**EXERCISE BRIEF**:
Go through the listing below and gather every line with the word "imported".

**RECORD EXTRACTS**:
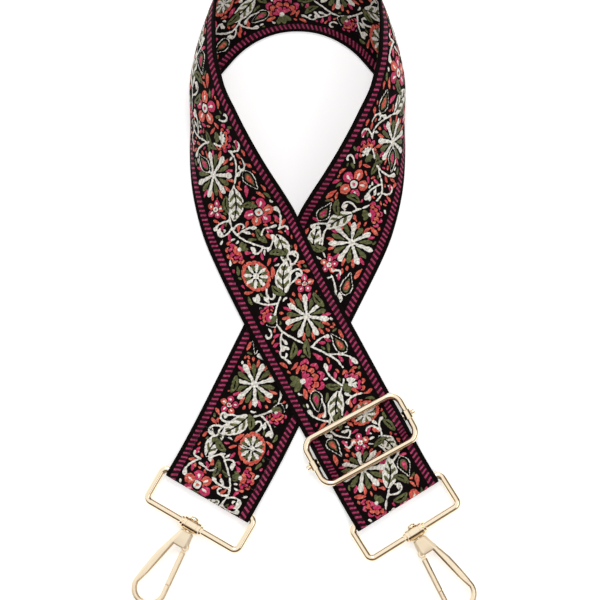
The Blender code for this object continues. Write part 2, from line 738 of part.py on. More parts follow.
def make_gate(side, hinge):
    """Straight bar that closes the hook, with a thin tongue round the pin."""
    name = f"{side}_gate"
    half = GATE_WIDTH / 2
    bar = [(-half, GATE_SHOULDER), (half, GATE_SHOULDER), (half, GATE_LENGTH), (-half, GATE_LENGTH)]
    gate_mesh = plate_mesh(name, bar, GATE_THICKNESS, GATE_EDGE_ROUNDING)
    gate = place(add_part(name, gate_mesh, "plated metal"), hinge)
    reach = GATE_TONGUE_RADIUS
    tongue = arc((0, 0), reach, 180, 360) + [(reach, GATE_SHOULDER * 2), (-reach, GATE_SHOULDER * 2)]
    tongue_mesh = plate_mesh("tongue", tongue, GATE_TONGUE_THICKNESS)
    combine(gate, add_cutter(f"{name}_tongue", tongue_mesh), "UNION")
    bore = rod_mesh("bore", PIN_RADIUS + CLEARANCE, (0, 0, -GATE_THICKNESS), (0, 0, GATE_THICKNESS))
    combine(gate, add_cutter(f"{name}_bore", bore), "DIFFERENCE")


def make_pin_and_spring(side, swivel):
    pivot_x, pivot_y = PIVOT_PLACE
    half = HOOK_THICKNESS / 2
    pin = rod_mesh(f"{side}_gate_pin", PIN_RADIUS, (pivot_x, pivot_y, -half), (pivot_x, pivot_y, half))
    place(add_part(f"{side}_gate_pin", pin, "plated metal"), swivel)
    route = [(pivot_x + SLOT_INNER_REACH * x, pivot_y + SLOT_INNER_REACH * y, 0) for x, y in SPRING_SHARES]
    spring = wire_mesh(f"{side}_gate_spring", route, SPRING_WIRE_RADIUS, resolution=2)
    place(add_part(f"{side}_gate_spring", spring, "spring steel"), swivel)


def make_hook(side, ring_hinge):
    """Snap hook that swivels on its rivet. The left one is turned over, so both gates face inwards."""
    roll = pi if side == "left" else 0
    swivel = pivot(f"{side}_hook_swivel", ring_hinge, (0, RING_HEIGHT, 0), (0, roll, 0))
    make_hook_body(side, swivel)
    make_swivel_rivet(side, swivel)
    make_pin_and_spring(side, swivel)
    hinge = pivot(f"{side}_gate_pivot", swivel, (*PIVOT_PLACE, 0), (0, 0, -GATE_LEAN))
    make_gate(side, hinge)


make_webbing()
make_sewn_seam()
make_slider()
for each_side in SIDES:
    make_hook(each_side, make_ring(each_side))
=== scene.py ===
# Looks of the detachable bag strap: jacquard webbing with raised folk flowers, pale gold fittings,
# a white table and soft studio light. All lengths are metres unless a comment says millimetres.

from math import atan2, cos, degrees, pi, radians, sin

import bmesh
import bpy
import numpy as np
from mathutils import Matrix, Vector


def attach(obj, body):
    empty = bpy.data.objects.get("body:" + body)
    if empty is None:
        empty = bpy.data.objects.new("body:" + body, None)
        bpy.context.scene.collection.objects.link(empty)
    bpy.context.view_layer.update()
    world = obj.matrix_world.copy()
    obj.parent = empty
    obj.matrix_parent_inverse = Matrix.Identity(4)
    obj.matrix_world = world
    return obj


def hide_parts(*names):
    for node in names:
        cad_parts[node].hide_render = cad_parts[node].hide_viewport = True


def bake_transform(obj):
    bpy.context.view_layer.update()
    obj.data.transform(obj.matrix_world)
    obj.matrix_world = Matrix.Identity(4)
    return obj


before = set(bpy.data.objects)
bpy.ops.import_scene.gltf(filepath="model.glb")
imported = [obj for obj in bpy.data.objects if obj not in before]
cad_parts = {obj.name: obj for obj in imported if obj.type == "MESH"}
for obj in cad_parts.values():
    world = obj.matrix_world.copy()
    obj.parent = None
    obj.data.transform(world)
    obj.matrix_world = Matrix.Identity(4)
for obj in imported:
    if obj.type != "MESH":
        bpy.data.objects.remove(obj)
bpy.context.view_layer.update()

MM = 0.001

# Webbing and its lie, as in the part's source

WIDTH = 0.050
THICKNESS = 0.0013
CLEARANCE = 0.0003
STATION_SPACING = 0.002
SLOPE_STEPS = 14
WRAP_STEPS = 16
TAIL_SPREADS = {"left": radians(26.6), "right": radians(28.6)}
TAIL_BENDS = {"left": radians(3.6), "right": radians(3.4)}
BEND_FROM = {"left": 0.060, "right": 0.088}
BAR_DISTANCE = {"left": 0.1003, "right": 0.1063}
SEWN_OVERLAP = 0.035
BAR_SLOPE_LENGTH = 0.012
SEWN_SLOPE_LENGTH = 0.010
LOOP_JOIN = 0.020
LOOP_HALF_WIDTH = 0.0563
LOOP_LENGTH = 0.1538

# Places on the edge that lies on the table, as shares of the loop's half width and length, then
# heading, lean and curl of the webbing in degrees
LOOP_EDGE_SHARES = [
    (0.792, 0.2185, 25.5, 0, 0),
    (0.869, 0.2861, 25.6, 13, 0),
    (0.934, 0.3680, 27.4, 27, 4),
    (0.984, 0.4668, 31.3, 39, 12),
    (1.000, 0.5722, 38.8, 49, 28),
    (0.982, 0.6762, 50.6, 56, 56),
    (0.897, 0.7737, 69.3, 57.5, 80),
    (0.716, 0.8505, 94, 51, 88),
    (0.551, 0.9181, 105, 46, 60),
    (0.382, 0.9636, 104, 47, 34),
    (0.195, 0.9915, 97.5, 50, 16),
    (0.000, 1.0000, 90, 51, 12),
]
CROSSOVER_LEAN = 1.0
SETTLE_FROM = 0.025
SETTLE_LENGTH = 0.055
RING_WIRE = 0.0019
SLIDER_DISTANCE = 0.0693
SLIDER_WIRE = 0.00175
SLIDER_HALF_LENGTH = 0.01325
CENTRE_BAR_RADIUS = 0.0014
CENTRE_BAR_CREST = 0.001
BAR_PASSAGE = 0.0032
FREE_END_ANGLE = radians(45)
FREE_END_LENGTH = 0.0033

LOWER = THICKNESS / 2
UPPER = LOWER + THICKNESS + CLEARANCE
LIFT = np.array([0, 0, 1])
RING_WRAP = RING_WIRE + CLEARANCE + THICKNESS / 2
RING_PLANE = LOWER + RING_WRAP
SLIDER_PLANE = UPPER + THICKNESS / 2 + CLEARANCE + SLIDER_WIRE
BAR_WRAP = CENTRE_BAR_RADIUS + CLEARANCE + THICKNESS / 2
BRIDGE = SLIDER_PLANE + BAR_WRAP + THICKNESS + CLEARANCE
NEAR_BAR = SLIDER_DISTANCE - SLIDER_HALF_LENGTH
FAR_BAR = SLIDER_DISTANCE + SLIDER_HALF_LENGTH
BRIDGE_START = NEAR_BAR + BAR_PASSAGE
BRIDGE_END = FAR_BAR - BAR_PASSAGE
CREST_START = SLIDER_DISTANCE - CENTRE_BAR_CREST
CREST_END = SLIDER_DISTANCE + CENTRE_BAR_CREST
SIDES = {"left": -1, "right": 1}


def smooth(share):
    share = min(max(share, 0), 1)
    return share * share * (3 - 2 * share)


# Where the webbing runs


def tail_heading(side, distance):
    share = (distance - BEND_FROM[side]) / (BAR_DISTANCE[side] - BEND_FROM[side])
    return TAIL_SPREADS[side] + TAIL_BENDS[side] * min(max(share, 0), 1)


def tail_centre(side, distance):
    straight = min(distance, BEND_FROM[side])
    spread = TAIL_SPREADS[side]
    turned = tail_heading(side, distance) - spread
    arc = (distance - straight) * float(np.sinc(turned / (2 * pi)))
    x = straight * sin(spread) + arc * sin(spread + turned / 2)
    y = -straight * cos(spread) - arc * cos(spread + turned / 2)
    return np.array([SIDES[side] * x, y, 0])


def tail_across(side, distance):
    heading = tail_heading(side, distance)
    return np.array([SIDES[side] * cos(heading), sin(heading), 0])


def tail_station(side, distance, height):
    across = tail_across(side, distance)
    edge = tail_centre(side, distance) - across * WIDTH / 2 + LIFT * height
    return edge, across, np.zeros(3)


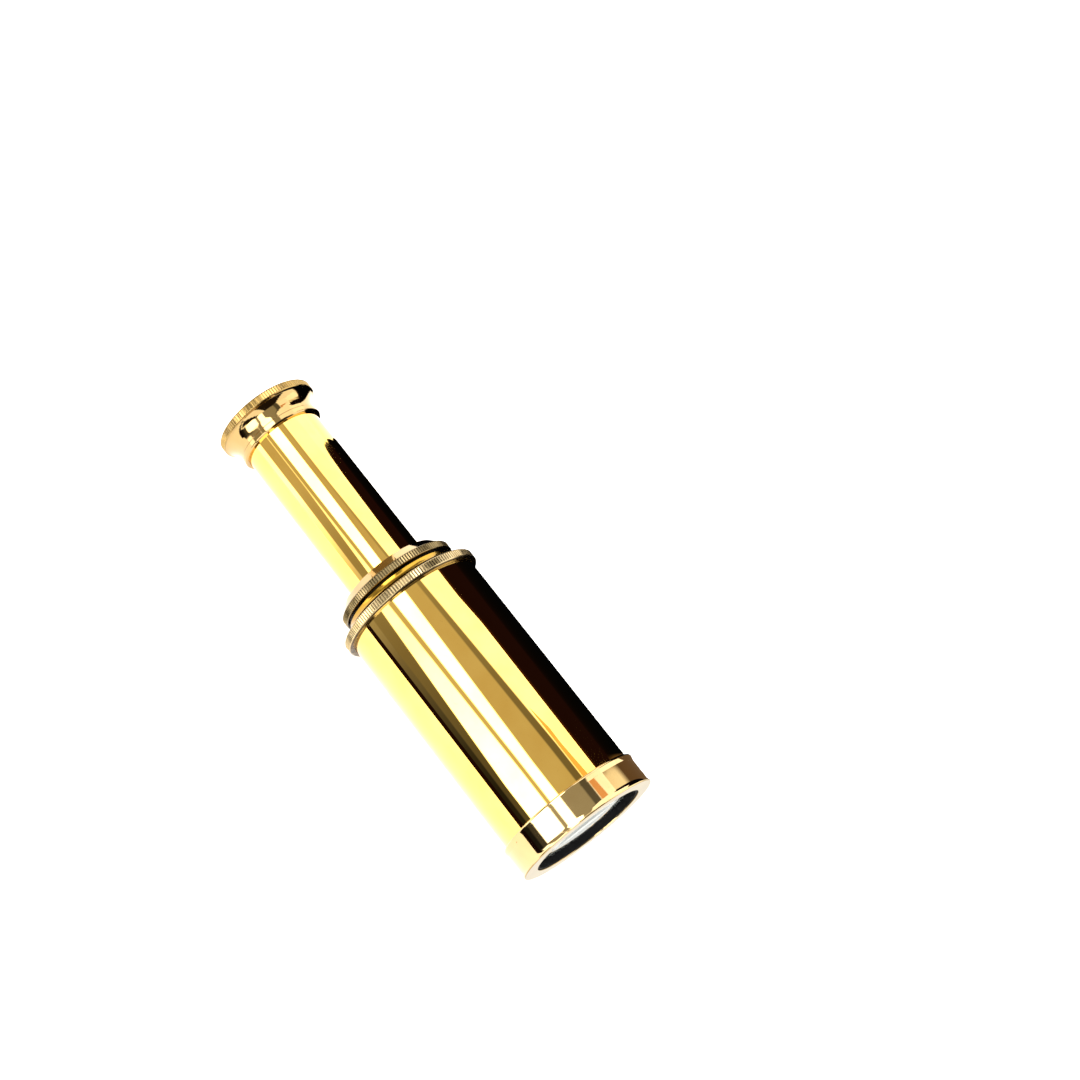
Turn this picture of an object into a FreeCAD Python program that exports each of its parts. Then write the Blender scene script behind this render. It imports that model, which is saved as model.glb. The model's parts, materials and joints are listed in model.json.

**TASK SOLUTION**:
imported = [obj for obj in bpy.data.objects if obj not in before]
cad_parts = {obj.name: obj for obj in imported if obj.type == "MESH"}
for obj in imported:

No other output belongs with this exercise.